В Древнем Вавилоне эпохи расцвета (VII-VI века до P. X.) термин «рабство» также скорее обозначал форму организации труда, нежели выражал предел бесправия и угнетенности. «Для вавилонян рабами были и храмовые крепостные, и пленники, и покоренные народы. Даже на свободных наемных рабочих, ремесленников и людей интеллигентного труда, работающих по найму, смотрели как на рабов, потому что они работали не на себя, а на других людей». Нерентабельность рабского труда в сельском хозяйстве была настолько очевидна, что, например, богатое семейство Эгиби, владевшее тремястами рабами, предпочитало отдавать землю в аренду свободным – из 109 участков только восемнадцать обрабатывалось рабами. (Возможно потому, что свободных арендаторов не хватало.) Рабов же предпочитали отдавать внаем всевозможным предпринимателям или даже самим себе – как нанятый он работал гораздо эффективнее, чем как раб. «Рабыня Исхуннатум, принадлежавшая той же семье Эгйби, 20 декабря 524 года до P. X. заключила контракт со своим господином Итти-Мардук-Балату.
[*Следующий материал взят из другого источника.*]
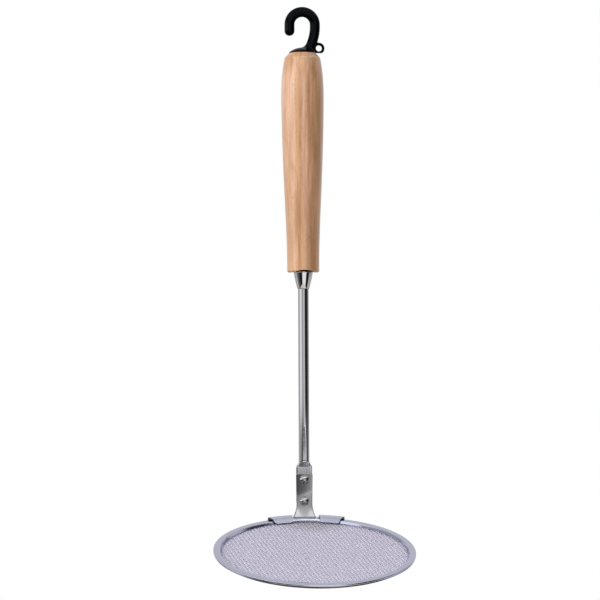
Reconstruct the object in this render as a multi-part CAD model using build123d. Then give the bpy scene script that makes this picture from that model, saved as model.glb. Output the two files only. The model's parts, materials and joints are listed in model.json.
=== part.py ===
from build123d import *
import os
from math import cos, floor, hypot, pi, radians, sin, sqrt

# Round fine-mesh skimmer, hanging by its hook.
# Millimetres, +Z up along the handle, +X to the right, the dish leans towards -Y.
# The origin is the hook's bearing point, at the top of its throat.

# Hook moulding
hook_section = 5.75  # diameter of the bow's round section
hook_throat = 8.7  # clear width inside the bow
hook_tip_run = 3.5  # straight run from the bow to the middle of the rounded tip
hook_drop = 20.4  # throat top down to the handle's top face
shank_run = 0.9  # straight run below the bow, on the shank's side
shank_bend_radius = 26.0
foot_diameter = 15.2
foot_edge = 0.35  # upright edge of the foot, below its dome
foot_rise = 2.8  # height of the foot's dome
ring_hole = 3.4  # hole of the small moulded ring
ring_wall = 1.55
ring_thickness = 2.2  # front to back, also of the web that joins it to the shank and the foot
ring_edge_round = 0.7
ring_offset = 9.4  # ring's middle, from the handle's axis
plug_diameter = 6.6
plug_length = 20.0
plug_rib_count = 4
plug_rib_proud = 0.35
plug_rib_length = 1.4

# Wooden handle
handle_length = 124.2
handle_top_flat = 14.8  # diameter of the flat top
shoulder_chamfer = 2.7
shoulder_round = 2.2
shoulder_top_round = 0.7
handle_max_diameter = 24.0
handle_end_diameter = 18.3
handle_end_round = 1.1
handle_neck_diameter = 21.7  # just below the shoulder
handle_mid_diameter = 21.2
belly_share = 0.265  # where the handle is thickest, as a share of its length from the top
neck_share = 0.055
mid_share = 0.62
recess_depth = 2.2  # round the ferrule
end_arch_width = 13.2  # the lower end is hollowed from front to back by a shallow arch
end_arch_rise = 1.4

# Ferrule
ferrule_diameter = 11.0
ferrule_length = 9.3  # what stands below the handle
ferrule_collar = 0.5  # how far its widest part goes into the handle's recess
spigot_wall = 1.1  # narrower top of the ferrule, glued into the handle
spigot_length = 3.0
ferrule_lip = 0.25  # wall at the ferrule's lower end
ferrule_crown = 0.17  # how far its side bulges past a straight cone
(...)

Тот дал ей запасы сикеры, фиников, кассии, бронзовую посуду, мебель и инвентарь на общую сумму в 2 мины серебра, а также сдал ей внаем помещение. Исхуннатум – открыла фешенебельное увеселительное заведение в городе Кише, которое приносило солидные доходы» (6, с. 231, 184). Раб, вступающий в договорные отношения с хозяином и ведущий самостоятельное дело! Ясно, что ни о чем подобном спартанский илот или фессалийский пенест не могли и мечтать, хотя формально рабами они не считались.

В Древнем Китае эпохи Хань (II век до P. X.- II век после) число рабов «вряд ли превышало когда-нибудь один процент от численности всего населения. Обычно это были родственники осужденных, которые конфисковались государством вместе с их имуществом». В рабство могли обратить человека и за долги. Превращая должника в своего долгового раба, кредитор закреплял этот акт порабощения согласно нормам обычного права усыновления или женитьбой заложника (на рабыне или на собственной дочери)… Заложника после женитьбы называли «чжуйсюй» – «заложенный зять» (58, с. 105).